According to Blickensderfer, considering the IRS sent out more than 10,000 of these letters, this case has the potential to have a real and meaningful impact on every owner of a cryptocurrency, just as Carpenter impacted everyone with a smartphone – even if they didn't know it. It also has the potential to impact the evolution of the third-party doctrine itself.
“Like in data breach cases, the complaint also takes aim at certain promises made by third parties in their privacy policies and terms of service,” he said. “As such, third parties in the space should also pay close attention to this case, to the extent it helps inform their online contracts and subpoena-request processes.”

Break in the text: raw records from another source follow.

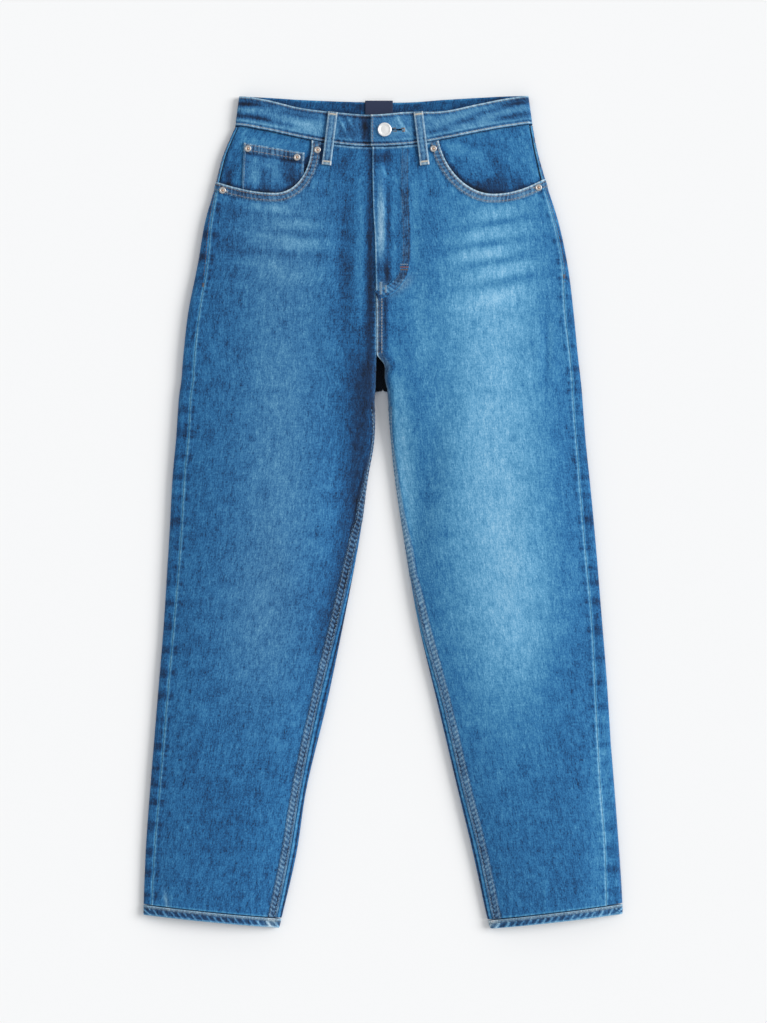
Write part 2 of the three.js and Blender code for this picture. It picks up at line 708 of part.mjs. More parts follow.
// The keyhole buttonhole, cut through the band's left end
function keyholePrisms() {
  const eye = new THREE.CylinderGeometry(EYE_RADIUS, EYE_RADIUS, KEYHOLE_DEPTH, EYE_SIDES);
  eye.rotateX(Math.PI / 2);
  const slit = new THREE.BoxGeometry(SLIT.end - BUTTON_X, SLIT.width, KEYHOLE_DEPTH);
  slit.translate((SLIT.end - BUTTON_X) / 2, 0, 0);
  const z = bandTopAt("left", BUTTON_X) - BAND_CLOTH / 2;
  return [eye, slit].map((geometry) => {
    geometry.translate(BUTTON_X, -BUTTON_DOWN, z);
    geometry.deleteAttribute("normal");
    geometry.deleteAttribute("uv");
    return toSolid(geometry);
  });
}

// The height of the band's upper face in front, at the fly
function bandTopAt(half, x) {
  const row = rowAt(half, 0);
  return bandHeightAt(half, Math.abs(x - row.outX)) + bandLap(half, x) + BAND_CLOTH / 2;
}

// Small pieces

// A round domed cap with its flat face at z = 0, turned about Z, with a shank below it where one is given
function capGeometry(radius, height, sides, shank = null) {
  const rim = [radius, height * 0.45];
  const shoulder = [radius * 0.86, height * 0.85];
  const crown = [radius * 0.5, height];
  const foot = shank ? [[0, -shank.length], [shank.radius, -shank.length], [shank.radius, 0]] : [[0, 0]];
  const profile = [...foot, [radius, 0], rim, shoulder, crown, [0, height]];
  const points = profile.map(([r, z]) => new THREE.Vector2(r, z));
  const geometry = new THREE.LatheGeometry(points, sides);
  geometry.rotateX(Math.PI / 2);
  geometry.deleteAttribute("normal");
  geometry.deleteAttribute("uv");
  return geometry;
}

function addRivet(name, surface, clearance) {
  const rivet = add(name, capGeometry(RIVET_RADIUS, RIVET_HEIGHT, RIVET_SIDES), METAL);
  rivet.position.copy(surface.position).addScaledVector(surface.normal, clearance + RIVET_GAP);
  rivet.quaternion.setFromUnitVectors(new THREE.Vector3(0, 0, 1), surface.normal);
}

function addFrontLoop(name, [top, bottom]) {
  const half = top[0] < 0 ? "right" : "left";
  const across = new THREE.Vector2(bottom[0] - top[0], bottom[1] - top[1]).normalize();
  const grid = steps(LOOP_STEPS).map((f) => {
    const x = lerp(top[0], bottom[0], f);
    const down = lerp(top[1], bottom[1], f);
    const drop = ((BAND_CLOTH - CLOTH) / 2) * smoothstep(f, 0.7, 1);
    const rise = BAND_CLOTH / 2 + GAP + LOOP_CLOTH / 2 + LOOP_BOW * Math.sin(Math.PI * f) - drop;
    return [-1, 1].map((side) => {
      const pointX = x + (side * across.y * LOOP_WIDTH) / 2;
      const pointDown = down - (side * across.x * LOOP_WIDTH) / 2;
      const z = frontSurface(half, pointX, pointDown).position.z + rise;
      return { position: new THREE.Vector3(pointX, -pointDown, z), normal: new THREE.Vector3(0, 0, 1) };
    });
  });
  add(name, wall(grid, LOOP_CLOTH));
}

function addCoinPocket() {
  const [topOuter, topInner, bottomInner, bottomOuter] = COIN_CORNERS;
  const rise = FACING_CLOTH / 2 + GAP + COIN_CLOTH / 2 - FACING_DEPTH;
  const grid = steps(COIN_STEPS).map((f) =>
    steps(COIN_STEPS).map((g) => {
      const x = lerp(lerp(topOuter[0], topInner[0], g), lerp(bottomOuter[0], bottomInner[0], g), f);
      const down = lerp(lerp(topOuter[1], topInner[1], g), lerp(bottomOuter[1], bottomInner[1], g), f);
      const point = frontSurface("right", x, down);
      point.position.addScaledVector(point.normal, rise);
      return point;
    }),
  );
  const pocket = toSolid(wall(grid, COIN_CLOTH)).intersect(toSolid(openingPrism("right", GAP)));
  add("coin_pocket", toGeometry(pocket));
}

function addFlyZip() {
  const depth = CLOTH / 2 + GAP + ZIP.cloth / 2;
  const grid = steps(ZIP.stepsAlong).map((f) => {
    const down = lerp(ZIP.top, ZIP.bottom, f);
    const edgeX = flyEdgeX(down);
    return steps(ZIP.stepsAcross).map((g) => {
      const x = edgeX + lerp(-ZIP.before, ZIP.after, g);
      const z = frontSurface("right", Math.min(x, edgeX), down).position.z - depth;
      return { position: new THREE.Vector3(x, -down, z), normal: new THREE.Vector3(0, 0, 1) };
    });
  });
  add("fly_zip", wall(grid, ZIP.cloth));
}

// X of the fly edge at a distance down
function flyEdgeX(wanted) {
  const points = PLAN.right.map(([, , x, down]) => ({ x, down }));
  const after = points.findIndex(({ down }) => down >= wanted);
  const [a, b] = [points[after - 1], points[after]];
  return lerp(a.x, b.x, (wanted - a.down) / (b.down - a.down));
}

function addBackPocket(name, side) {
  const { top, width, side: straight, point, baseWidth, centreX } = POCKET;
  const x = side * centreX;
  const outline = [
    [x - width / 2, top],
    [x - baseWidth / 2, top + straight],
    [x, top + point],
    [x + baseWidth / 2, top + straight],
    [x + width / 2, top],
  ];
  add(name, prism(outline, 0, PATCH_CLOTH));
}

function addLabel() {
  const label = add("label", new THREE.BoxGeometry(LABEL.width, LABEL.length, LABEL.cloth), NAVY);
  label.position.set(LABEL.x, -LABEL.down, SEAT_LIFT + BAND_CLOTH + GAP + LABEL.cloth / 2);
}

// Assembly

function rowsOf(lineFunction, half, from, to) {
  return places(from, to).map((rowPlace) => lineFunction(half, rowPlace));
}

for (const half of ["right", "left"]) {
  const yokeGap = gapInRows(YOKE_ROW);
  const hemGap = gapInRows(HEM_ROW);
  const wholeFront = toSolid(wall(rowsOf(frontLine, half, 0, HEM_ROW), CLOTH));
  add(`front_${half}`, toGeometry(wholeFront.subtract(toSolid(openingPrism(half, 0)))));
  add(`back_${half}`, wall(rowsOf(backLine, half, YOKE_ROW + yokeGap, HEM_ROW), CLOTH));
  add(`yoke_${half}`, wall(rowsOf(backLine, half, 0, YOKE_ROW - yokeGap), CLOTH));
  add(`facing_${half}`, wall(rowsOf(facingLine, half, 0, FACING_ROWS_END), FACING_CLOTH));
  add(`hem_${half}`, wall(rowsOf(hemLine, half, HEM_ROW + 2 * hemGap, LAST_ROW), HEM_CLOTH, true));
  addBackPocket(`back_pocket_${half}`, half === "right" ? -1 : 1);
}

const [eye, slit] = keyholePrisms();
const band = toSolid(wall(steps(BAND_ROWS).map((v) => bandLine(v)), BAND_CLOTH));
add("waistband", toGeometry(band.subtract(eye).subtract(slit)));

for (const [name, centreLine] of Object.entries(FRONT_LOOPS)) addFrontLoop(name, centreLine);
for (const [name, [x, down]] of Object.entries(BACK_LOOPS)) {
  const loop = add(name, new THREE.BoxGeometry(LOOP_WIDTH, BACK_LOOP_LENGTH, PATCH_CLOTH));
  loop.position.set(x, -down - BACK_LOOP_LENGTH / 2, PATCH_CLOTH / 2);
}

addCoinPocket();
addFlyZip();
addLabel();

// The button's shank runs from the band's right end through the buttonhole in its left end
const shank = { radius: SHANK_RADIUS, length: bandTopAt("left", BUTTON_X) - bandTopAt("right", BUTTON_X) };
const button = add("button", capGeometry(BUTTON_RADIUS, BUTTON_CAP, BUTTON_SIDES, shank), METAL);
button.position.set(BUTTON_X, -BUTTON_DOWN, bandTopAt("left", BUTTON_X) + GAP);

for (const [name, [x, down]] of Object.entries(RIVETS_ON_COIN)) {
  const surface = frontSurface("right", x, down);
  addRivet(name, surface, FACING_CLOTH / 2 + GAP + COIN_CLOTH - FACING_DEPTH);
}
for (const [name, [half, x, down]] of Object.entries(RIVETS_ON_FRONT)) {
  addRivet(name, frontSurface(half, x, down), CLOTH / 2);
}

export default jeans;
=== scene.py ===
"""High-waisted tapered jeans laid flat on their back, seen from straight above, in washed mid-blue denim.

Tables and sizes are in millimetres and made into metres when a mesh is built. X is across, "down" is the
distance below the highest point of the waist, and Z is up. "Right" and "left" are the wearer's."""

import math

import bpy
import numpy as np
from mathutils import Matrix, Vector
from mathutils.bvhtree import BVHTree


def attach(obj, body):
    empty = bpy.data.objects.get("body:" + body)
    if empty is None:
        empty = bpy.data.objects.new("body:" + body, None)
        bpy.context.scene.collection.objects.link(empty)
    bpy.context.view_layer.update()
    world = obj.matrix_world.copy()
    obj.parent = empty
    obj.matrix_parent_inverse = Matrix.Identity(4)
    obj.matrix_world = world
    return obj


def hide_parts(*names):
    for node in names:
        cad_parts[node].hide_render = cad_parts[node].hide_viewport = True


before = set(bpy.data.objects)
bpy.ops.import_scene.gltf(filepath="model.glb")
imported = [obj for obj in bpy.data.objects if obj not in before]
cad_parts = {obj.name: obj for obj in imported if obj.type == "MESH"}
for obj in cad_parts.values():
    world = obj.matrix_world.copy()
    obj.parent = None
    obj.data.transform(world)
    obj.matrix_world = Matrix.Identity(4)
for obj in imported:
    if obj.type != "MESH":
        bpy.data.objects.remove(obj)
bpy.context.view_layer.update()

# Sizes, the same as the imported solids'

MM = 0.001
CENTRE_DOWN = 509.6
CLOTH = 1.5
BAND_CLOTH = 2.5
HEM_CLOTH = 3.0
FACING_CLOTH = 1.2
COIN_CLOTH = 1.0
LOOP_CLOTH = 1.5
GAP = 0.3
SEAT_SEAM = 0.02  # half of the seat seam's gap, closer than the solids' so that no floor shows through it
FOLD_RUN = 10.0
LEAD = 4.0
PATCH_CLOTH = 1.3
SEAT_LIFT = PATCH_CLOTH + GAP

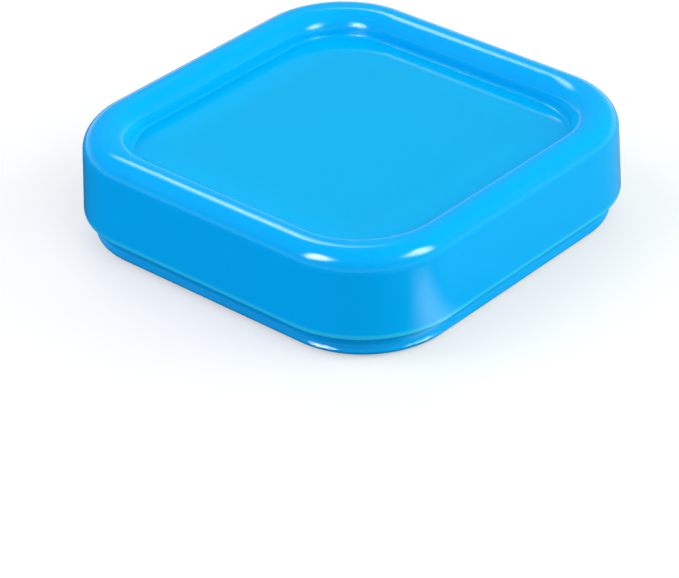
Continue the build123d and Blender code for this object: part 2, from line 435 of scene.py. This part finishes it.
# Table: white to the camera and in reflections, with the bowl's shadow on it, and a weak bounce
HALF_TABLE = 3.0
floor_mesh = bpy.data.meshes.new("table")
corners = [(HALF_TABLE * x, HALF_TABLE * y, 0) for x, y in ((-1, -1), (1, -1), (1, 1), (-1, 1))]
floor_mesh.from_pydata(corners, [], [(0, 1, 2, 3)])
floor = place_mesh("table", floor_mesh)
made, tree, shader = material("table_white")
shader.inputs["Base Color"].default_value = (0.4, 0.4, 0.42, 1)
shader.inputs["Roughness"].default_value = 0.6
shader.inputs["Specular IOR Level"].default_value = 0
lit = tree.nodes.new("ShaderNodeBsdfDiffuse")
lit.inputs["Color"].default_value = (0.95, 0.95, 0.95, 1)
white = tree.nodes.new("ShaderNodeEmission")
white.inputs["Strength"].default_value = 1
bright = tree.nodes.new("ShaderNodeMixShader")
bright.inputs["Fac"].default_value = 0.5
tree.links.new(lit.outputs[0], bright.inputs[1])
tree.links.new(white.outputs[0], bright.inputs[2])
path = tree.nodes.new("ShaderNodeLightPath").outputs
seen = math_node(tree, "MAXIMUM", path["Is Glossy Ray"], path["Is Transmission Ray"])
seen = math_node(tree, "MAXIMUM", path["Is Camera Ray"], seen)
mix = tree.nodes.new("ShaderNodeMixShader")
tree.links.new(seen, mix.inputs["Fac"])
tree.links.new(shader.outputs[0], mix.inputs[1])
tree.links.new(bright.outputs[0], mix.inputs[2])
tree.links.new(mix.outputs[0], tree.nodes["Material Output"].inputs["Surface"])
floor_mesh.materials.append(made)

# Dark card round the bowl, which only gloss sees, so that the walls stay as deep as in the
# photograph
CARD_RADII, CARD_HEIGHT, CARD_SIDES = (0.03, 0.2), 0.2 * MM, 64
ring = bmesh.new()
inside, outside = (
    [
        ring.verts.new((r * math.cos(a), r * math.sin(a), CARD_HEIGHT))
        for a in (2 * math.pi * k / CARD_SIDES for k in range(CARD_SIDES))
    ]
    for r in CARD_RADII
)
for k in range(CARD_SIDES):
    after = (k + 1) % CARD_SIDES
    ring.faces.new((inside[k], outside[k], outside[after], inside[after]))
card_mesh = bpy.data.meshes.new("dark_card")
ring.to_mesh(card_mesh)
ring.free()
dark_card = place_mesh("dark_card", card_mesh)
# It is paler toward the right of the picture
made, tree, shader = material("card_grey")
right_side = tree.nodes.new("ShaderNodeVectorMath")
right_side.operation = "DOT_PRODUCT"
tree.links.new(tree.nodes.new("ShaderNodeTexCoord").outputs["Object"], right_side.inputs[0])
right_side.inputs[1].default_value = (0.68, 0.73, 0)
lighter = spread(tree, right_side.outputs["Value"], 0, 1, 10 * MM, 50 * MM)
greys = blend(tree, lighter, (0.04, 0.04, 0.04), (0.35, 0.35, 0.35))
tree.links.new(greys, shader.inputs["Base Color"])
shader.inputs["Roughness"].default_value = 1
shader.inputs["Specular IOR Level"].default_value = 0
card_mesh.materials.append(made)
for sight in ("camera", "diffuse", "shadow", "transmission"):
    setattr(dark_card, f"visible_{sight}", False)
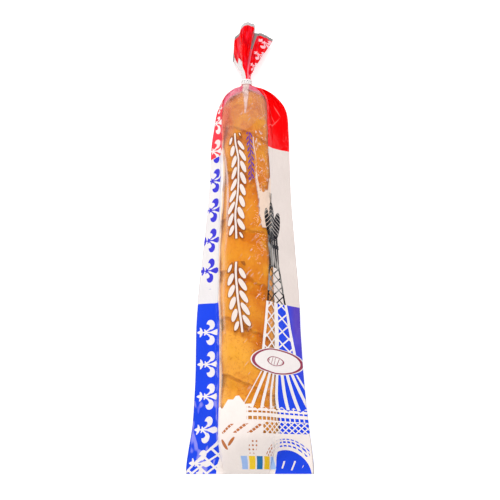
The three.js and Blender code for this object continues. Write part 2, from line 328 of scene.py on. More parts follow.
def loaf_surface(rows=560, columns=176):
    """Crust points: rows run from end to end, closer together at the ends, and columns turn around the
    loaf. The section is a superellipse, nearly flat below; relief moves a point along its radius."""
    v = np.linspace(0.0, 1.0, rows)[:, None]
    low, high = LOAF_ENDS[0] + 4.0, LOAF_ENDS[1] - 1.0
    y = mix(low, high, 0.55 * v + 0.45 * (0.5 - 0.5 * np.cos(np.pi * v)))
    turn = np.linspace(np.pi, -np.pi, columns, endpoint=False)[None, :]
    low_tip = arch((low + 30.0 - y) / 30.0, 2.2)
    tip = low_tip * arch((y - high + 52.0) / 52.0, 1.9)
    rounder = ease(y, 130.0, 168.0)
    plan = along([stop for stop in LOAF_PLAN if -245 < stop[0] < 160], y)
    half = (LOAF_HALF * plan - SIDE_GAP) * low_tip * arch((y - high + 33.0) / 33.0, 2.5)
    waist = along([(low, 15), (-235, 20), (150, 21), (high, 25)], y)
    crown = (along(CROWN, np.clip(y, -244, 150)) - CRUST_GAP - waist) * tip
    keel = (waist - 0.6) * tip ** 0.8
    out, up = np.cos(turn), np.sin(turn)
    fuller = RIGHT_SWELL * ease(y, -266, -225) * (1.0 - ease(y, 90, 150)) * np.clip(out, 0, 1)
    across = half * np.sign(out) * np.abs(out) ** (0.92 + 0.08 * rounder) + fuller
    lift = np.where(up > 0, crown * np.abs(up) ** (0.95 + 0.12 * rounder), -keel * np.abs(up) ** 0.62)
    phase = slash_phase(across, y + 0 * across)
    face = ease(up, -0.15, 0.45) * ease(y, low + 12, low + 34) * (1 - ease(y, 128, 160))
    lump = 0.5 - 0.5 * np.cos(2 * np.pi * np.clip(phase / 0.72, 0, 1))
    crumbs = crease_noise(across / 3.1, y / 2.6, 21) + 0.6 * crease_noise(across / 1.7, y / 1.4, 22)
    opened = opening(phase) * face
    lip = np.exp(-((phase - LIP) / 0.02) ** 2) * face
    relief = (face * (1.5 * lump - 0.9) - opened * (2.0 - 0.55 * crumbs) + 0.9 * lip
              + 0.5 * smooth_noise(across / 16.0, y / 19.0, 31) * ease(up, -0.4, 0.2))
    scale = 1.0 + np.minimum(relief, CRUST_GAP - 0.7) / 33.0 * ease(tip, 0, 0.3)
    z = waist + lift * np.where(up > 0, scale, 1.0)
    film_over = layer_height(across * scale, y, half_width(y) - loaf_reach(y)[1], 1, 1)[0]
    under_tent = (out > 0) & (up > 0) & (across > 0.5 * half)
    z = np.where(under_tent, np.minimum(z, film_over - 2.0 + 0.4 * relief), z)
    flank = 1.0 - ease(up, 0.35, 0.88) + 0 * across
    return (LOAF_X + across * scale, y + 0 * across, np.maximum(z, 0.6), opened, lip, lump * face,
            flank)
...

Blickensderfer said the IRS raised a few procedural and jurisdictional arguments, which, if the court agrees, means there is a possibility that it never reaches the constitutional issues. The filing today shows that may well be the path the DOJ is taking.
“In which case it is only a matter of time before another case raises this issue,” he said.
Reflecting this notion, Kruckenber said that ultimately, the IRS’ effort to dismiss the case is an attempt to keep it from moving forward with the real issues about the data collection.
“I think it speaks volumes that the IRS is trying so hard to keep the court from even considering the merits of what it’s been up to, rather than defending the legality of its data collection,” he said. “Ultimately, it has no defense for its unconstitutional behavior.”